Em segundo lugar, para que se possa considerar que uma pessoa foi objeto de uma «sentença transitada em julgado» pelos factos que lhe são imputados, na aceção do artigo 50.° da Carta, importa que a decisão que põe termo aos procedimentos criminais tenha sido adotada na sequência de uma apreciação quanto ao mérito do processo e não com base em simples motivos processuais. No caso em apreço, o requisito relativo à apreciação do mérito do processo 673/P/2016 só pode ser considerado preenchido pelo despacho de arquivamento em causa desde que este despacho contenha uma apreciação relativa aos elementos materiais do alegado crime, como, nomeadamente, a análise da responsabilidade penal de NR, enquanto presumível autora deste crime. Ora, a não inquirição das testemunhas presentes na reunião da sociedade cooperativa BX de 30 de abril de 2015 pode constituir um indício da inexistência dessa análise, sem prejuízo das verificações que competem ao órgão jurisdicional de reenvio efetuar.

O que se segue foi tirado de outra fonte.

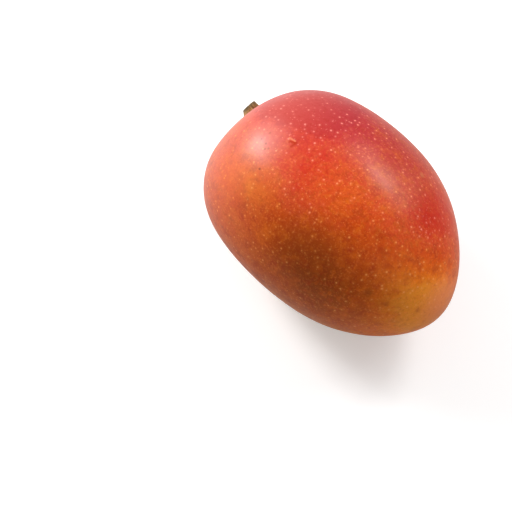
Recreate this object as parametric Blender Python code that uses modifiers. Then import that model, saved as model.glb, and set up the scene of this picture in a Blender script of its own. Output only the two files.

No que respeita à condição «idem», decorre dos próprios termos do artigo 50.° da Carta que esta proíbe julgar ou punir penalmente a mesma pessoa mais do que uma vez pelo mesmo delito. A este respeito, o Tribunal de Justiça precisa que, para determinar se uma pessoa foi objeto de uma «sentença transitada em julgado», na aceção deste artigo 50.°, deve resultar claramente da decisão adotada a seu respeito que, no inquérito que precedeu esta decisão, quer tenha sido instaurado in rem ou in personam, a responsabilidade jurídica da referida pessoa, enquanto responsável, no plano penal, pelos factos constitutivos dos crimes em causa, foi analisada e, no caso de um despacho de arquivamento, afastada. Se assim não for, o que compete ao órgão jurisdicional de reenvio verificar, o princípio ne bis in idem não é aplicável e, por conseguinte, não se pode considerar que esta pessoa foi definitivamente absolvida, na aceção do artigo 50.° da Carta.


1      Nos termos desta disposição, «[n]inguém pode ser julgado ou punido penalmente por um delito do qual já tenha sido absolvido ou pelo qual já tenha sido condenado na União por sentença transitada em julgado, nos termos da lei».